Now control freak Floyd has fallen out of love with boxing

SAYS LEGENDARY PROMOTER ARUM

- by JEFF POWELL @jeffpowell_Mail

THE granddaddy of all boxing promoters and Manny Pacquiao’s personal Svengali has unlocked the complex mystery that is Floyd Mayweather.

Bob Arum found the key to Mayweather’s obsession with money, fame and power in a near-century-old work of literature. ‘If you want to understand Floyd,’ he says, ‘read Emperor Jones.’

While not the best known play by Eugene O’Neill, The Emperor Jones was the iconic American author’s first success. It is from this dark concoction of 1920s expression­ism and dense realism that Arum draws his parallel with Mayweather’s lavish spending and resentment of authority.

It tells the story of an African-American who is sentenced to prison but escapes to a Caribbean island, there to install himself as emperor. ‘He is a megalomani­ac who has to have his own way in everything,’ says Arum. ‘Even though he is not capable. The only voice he listens to is his own. It does not end well. These things never do.’

There are several scenes in the play in which Jones is the only speaker.
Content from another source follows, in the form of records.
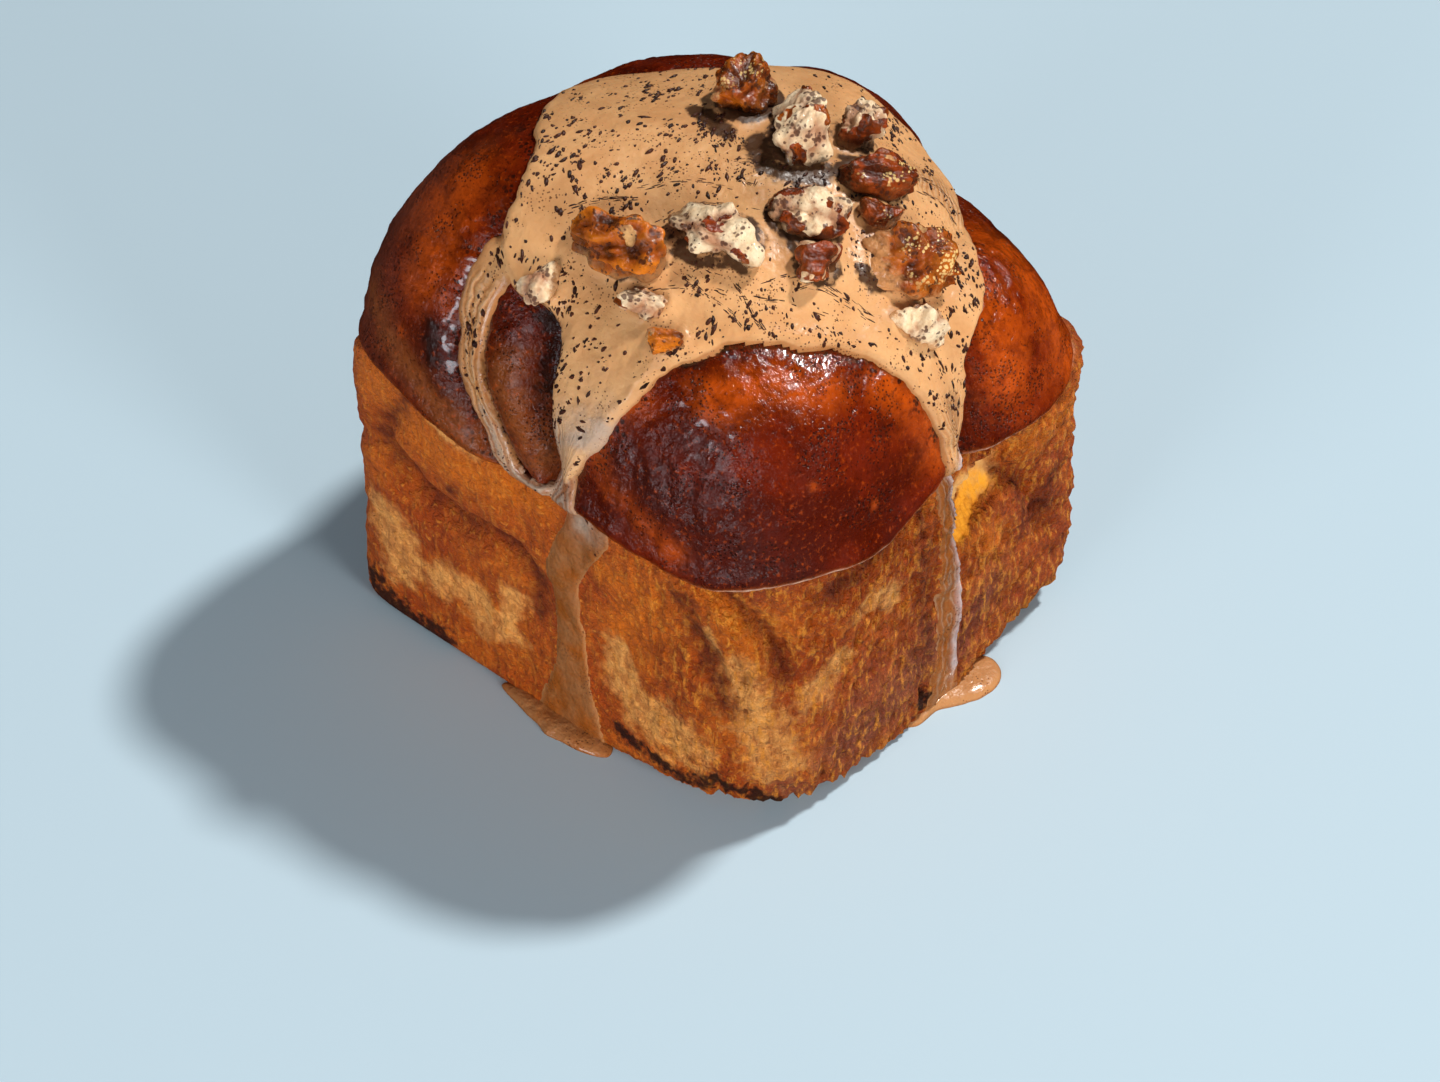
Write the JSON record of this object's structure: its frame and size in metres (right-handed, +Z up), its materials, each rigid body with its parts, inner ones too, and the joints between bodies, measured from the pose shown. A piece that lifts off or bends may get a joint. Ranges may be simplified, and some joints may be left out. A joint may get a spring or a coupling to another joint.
{
  "type": "pecan babka",
  "caption": "Tall bun of babka dough with a lobed glossy crown over straight baked sides, poured coffee icing that runs to the floor, and broken candied pecans on top.",
  "frame": {"origin": "on the flat base, under the point inside the loaf that its shape is measured from", "axes": "+Z up, -Y out of the side with the wide run of icing, +X out of the side with the narrow run"},
  "size_m": [0.116, 0.1041, 0.1248],
  "materials": {
    "crust": "baked crust, glossy egg-washed crown and matt open crumb on the sides",
    "icing": "wet poured coffee icing with dark specks",
    "pecan": "candied nut, glossy brown skin and pale broken faces"
  },
  "bodies": {
    "root": {"loaf": "crust", "icing": "icing", "icing_puddle_left": "icing", "icing_puddle_right": "icing", "pecan_back": "pecan", "pecan_white_back": "pecan", "pecan_back_right": "pecan", "pecan_brown_right": "pecan", "pecan_glazed": "pecan", "pecan_middle": "pecan", "pecan_small": "pecan", "pecan_white_front": "pecan", "pecan_orange": "pecan", "pecan_chip_left": "pecan", "pecan_pale": "pecan", "pecan_large_right": "pecan", "pecan_white_right": "pecan", "pecan_crumb": "pecan"}
  },
  "joints": []
}
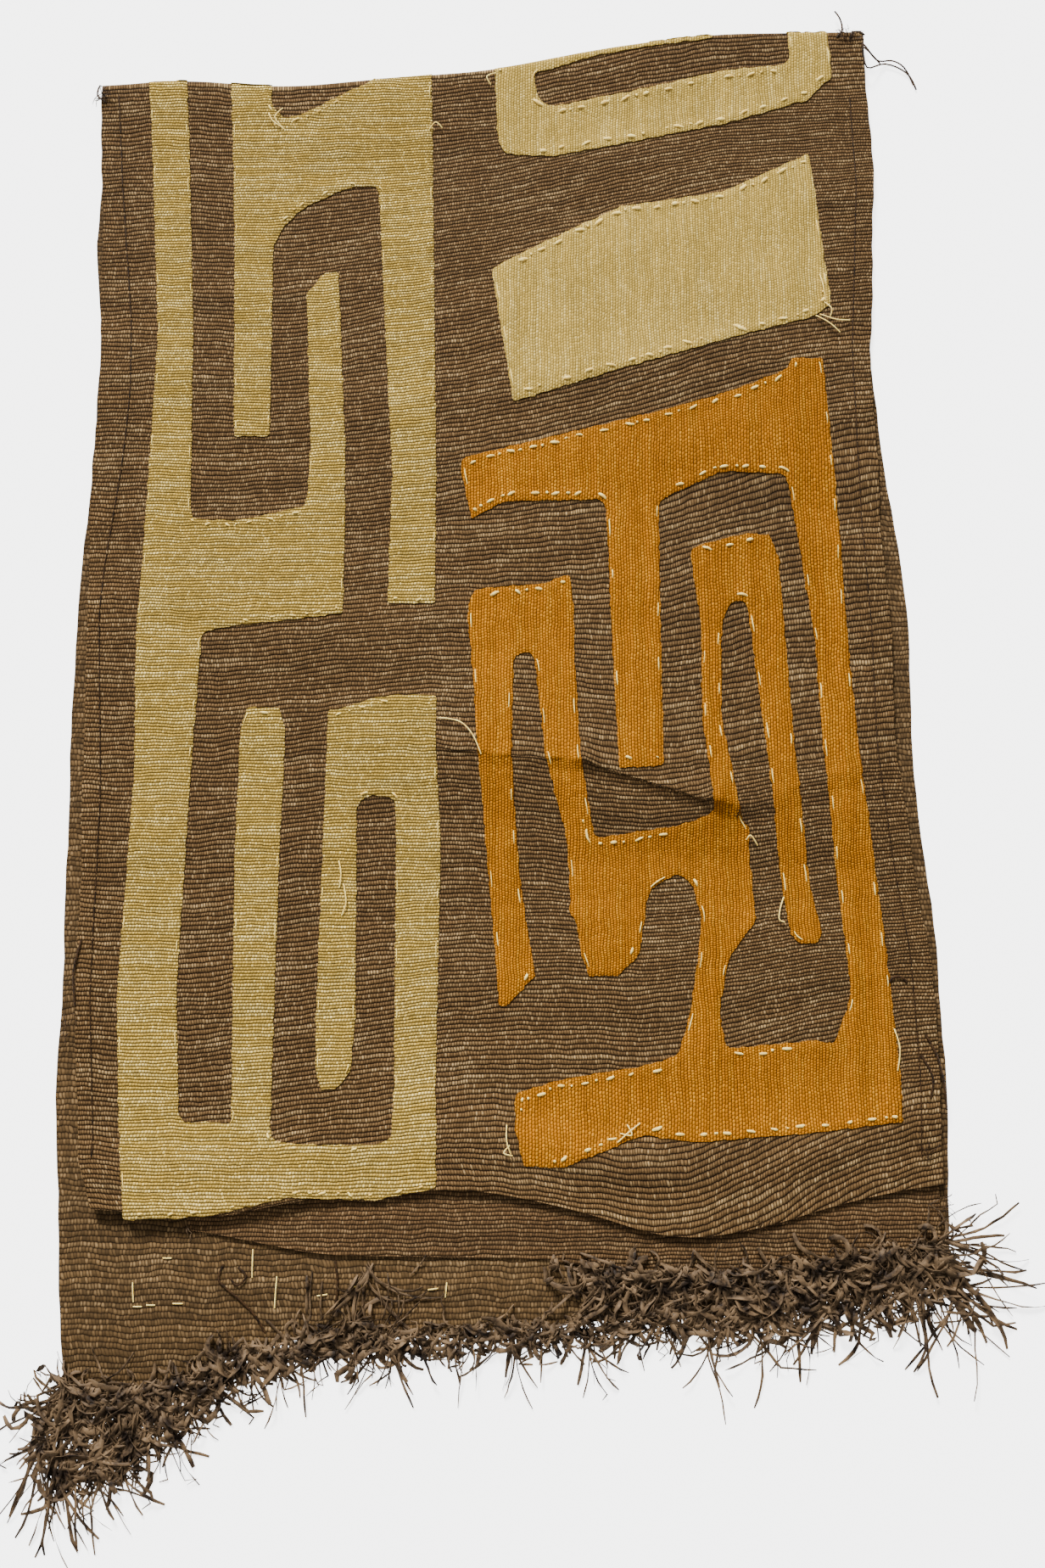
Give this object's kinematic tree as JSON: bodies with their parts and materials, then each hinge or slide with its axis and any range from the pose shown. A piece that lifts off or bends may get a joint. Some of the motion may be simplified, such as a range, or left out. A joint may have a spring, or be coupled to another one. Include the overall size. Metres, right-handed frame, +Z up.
{
  "type": "kuba raffia cloth",
  "caption": "Raffia cloth with labyrinth raffia patches sewn on and fringed ends, folded once across its width and lying flat.",
  "frame": {"origin": "middle of the under layer's flat underside, which rests on the surface", "axes": "+Z up out of the cloth, +Y along its length toward the folded edge, +X across its width"},
  "size_m": [0.7227, 1.1451, 0.0129],
  "materials": {
    "brown_raffia": "matt plain weave",
    "cream_raffia": "matt plain weave",
    "pale_raffia": "matt plain weave",
    "orange_raffia": "matt plain weave",
    "raffia_fringe": "dull dry fibre"
  },
  "bodies": {
    "root": {"cloth": "brown_raffia", "border_strip": "brown_raffia", "cream_left_patch": "cream_raffia", "cream_middle_patch": "cream_raffia", "cream_ring_patch": "pale_raffia", "cream_block_patch": "pale_raffia", "orange_patch": "orange_raffia", "under_fringe": "raffia_fringe", "upper_fringe": "raffia_fringe"}
  },
  "joints": []
}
Ultimately his subjects rebel and he is shot dead by a silver bullet, the only means by which they believe this god-like figure can be destroyed. ‘I don’t think anyone would deny that Floyd is a control freak,’ says Arum.

So will Pacquiao be the one to fire the silver bullet in Las Vegas on May 2? If so, Arum hopes it will be so decisive that it will kill the prospect of a rematch, ‘no matter how big the money’.
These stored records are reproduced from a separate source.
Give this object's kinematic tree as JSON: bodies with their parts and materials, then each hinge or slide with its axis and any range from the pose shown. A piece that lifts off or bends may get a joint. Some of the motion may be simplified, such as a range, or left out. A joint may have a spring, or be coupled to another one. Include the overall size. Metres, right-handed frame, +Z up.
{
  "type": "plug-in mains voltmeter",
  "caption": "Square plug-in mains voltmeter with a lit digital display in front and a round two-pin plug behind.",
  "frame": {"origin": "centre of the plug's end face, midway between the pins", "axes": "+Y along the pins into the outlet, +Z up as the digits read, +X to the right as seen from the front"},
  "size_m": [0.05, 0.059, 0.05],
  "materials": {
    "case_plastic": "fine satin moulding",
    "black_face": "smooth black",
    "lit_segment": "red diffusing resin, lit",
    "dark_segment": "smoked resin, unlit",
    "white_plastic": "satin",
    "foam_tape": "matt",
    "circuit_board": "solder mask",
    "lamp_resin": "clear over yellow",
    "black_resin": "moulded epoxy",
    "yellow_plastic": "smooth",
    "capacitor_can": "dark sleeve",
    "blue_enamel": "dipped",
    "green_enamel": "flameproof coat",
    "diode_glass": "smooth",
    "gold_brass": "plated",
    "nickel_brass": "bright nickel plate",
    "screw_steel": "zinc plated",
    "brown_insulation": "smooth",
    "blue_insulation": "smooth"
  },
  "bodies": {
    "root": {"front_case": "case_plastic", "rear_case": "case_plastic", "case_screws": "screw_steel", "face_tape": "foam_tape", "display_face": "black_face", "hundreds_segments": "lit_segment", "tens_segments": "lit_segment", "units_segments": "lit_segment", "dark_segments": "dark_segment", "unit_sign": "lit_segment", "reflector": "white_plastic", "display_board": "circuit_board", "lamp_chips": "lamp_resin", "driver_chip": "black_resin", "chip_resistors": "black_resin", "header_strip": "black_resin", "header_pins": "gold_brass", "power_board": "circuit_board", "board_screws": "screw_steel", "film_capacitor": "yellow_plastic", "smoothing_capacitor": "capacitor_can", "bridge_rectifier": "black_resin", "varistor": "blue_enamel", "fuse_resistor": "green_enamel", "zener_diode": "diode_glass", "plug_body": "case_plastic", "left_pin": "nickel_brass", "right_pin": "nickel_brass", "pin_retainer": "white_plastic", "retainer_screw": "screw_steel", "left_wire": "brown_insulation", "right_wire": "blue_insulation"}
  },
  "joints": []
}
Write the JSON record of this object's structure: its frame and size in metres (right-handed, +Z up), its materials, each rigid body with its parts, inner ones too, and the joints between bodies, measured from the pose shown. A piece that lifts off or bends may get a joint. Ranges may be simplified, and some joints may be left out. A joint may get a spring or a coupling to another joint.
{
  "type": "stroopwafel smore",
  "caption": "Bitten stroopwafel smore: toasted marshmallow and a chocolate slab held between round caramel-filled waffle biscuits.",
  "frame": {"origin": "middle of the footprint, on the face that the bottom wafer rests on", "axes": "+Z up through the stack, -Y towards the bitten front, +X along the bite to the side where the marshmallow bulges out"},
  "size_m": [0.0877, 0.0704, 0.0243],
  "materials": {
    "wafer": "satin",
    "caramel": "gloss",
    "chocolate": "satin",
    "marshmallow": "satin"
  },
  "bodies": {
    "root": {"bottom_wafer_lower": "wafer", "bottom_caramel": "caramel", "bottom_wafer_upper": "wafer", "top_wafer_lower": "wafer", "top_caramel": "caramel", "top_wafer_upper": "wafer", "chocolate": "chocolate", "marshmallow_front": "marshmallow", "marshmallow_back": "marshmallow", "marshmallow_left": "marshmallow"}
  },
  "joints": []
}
Arum adds: ‘It was only by giving Floyd everything he wanted that we got this thing done. But it’s still been so difficult dealing with his team.It takes them three weeks to answer an email, for God’s sake. I really don’t want to go through this nonsense all over again.’

Nor is Arum confident that the man who calls himself Money will be available. He says: ‘I’m not sure Floyd will fight again, especially if he loses to Manny. Sure, he likes the money and the lifestyle and the limelight. But I don’t see him enjoying boxing any more.

‘This is the biggest fight of the modern era but he’s not embracing the promotion. Whereas Manny is excited and we have to hold him back from doing too much media.’

The five years it took to bring this Fight of the Century to fruition was ‘taxing enough’. But it has been the bickering over such matters as each side’s allocation of the hottest tickets in ring history which has exasperate­d Arum far more than his long-running rivalry with Don King. Between them these two octogenari­ans promoted many of the biggest fights of the last half-century. Arum burst upon the scene with Ali-Frazier I, King with the Ali-Foreman Rumble in the Jungle. Some friction was inevitable.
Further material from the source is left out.